On the question of integrating the two armies in Nepal and disarming the PLA, the document builds a logic based on misrepresentation of facts. Citing the example of China, the document says that the Communist Party of China had kept intact its PLA and base areas in spite of repeated pressure by the Kuomintang, but Prachanda has disarmed the PLA and abandoned the base areas. Should we think that the politburo of the CPI (Maoist) has no knowledge of how Prachanda thwarted the conspiracy of international players to bring the PLA under the much-tested DDR (Disarmament, Demobilisation and Reintegration) scheme of the United Nations? He insisted that the DDR formula applies to defeated armies, which is not true in the case of the PLA. The party did not even agree to hand over to the U.N. the keys of the containers in which the guns of the PLA were kept in cantonments.
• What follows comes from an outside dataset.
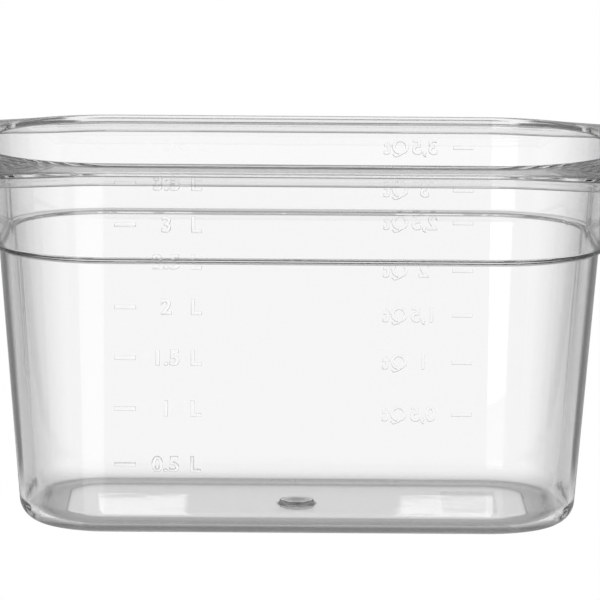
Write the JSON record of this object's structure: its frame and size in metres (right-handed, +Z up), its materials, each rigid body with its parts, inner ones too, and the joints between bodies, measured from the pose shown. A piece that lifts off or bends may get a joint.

As for abandoning base areas, Prachanda recently said in an interview, published in the October issue of a Hindi journal: “Our base areas are intact and the people in those areas are firm. The organisation in those areas is also strong. I in fact believe that we have succeeded in expanding our base areas.” But the Indian Maoists hastily drew the conclusion that the CPN(M) “deviated from the principle of proletarian internationalism and adopted a policy of appeasement towards imperialism, particularly American imperialism, and Indian expansionism”.


No doubt, Nepal is passing through a transitional period and the party is confronting a situation that was never before witnessed by any revolution. The Nepalese Maoists refused to apply Marxism in a mechanical and dogmatic way and earned the wrath of their Indian friends.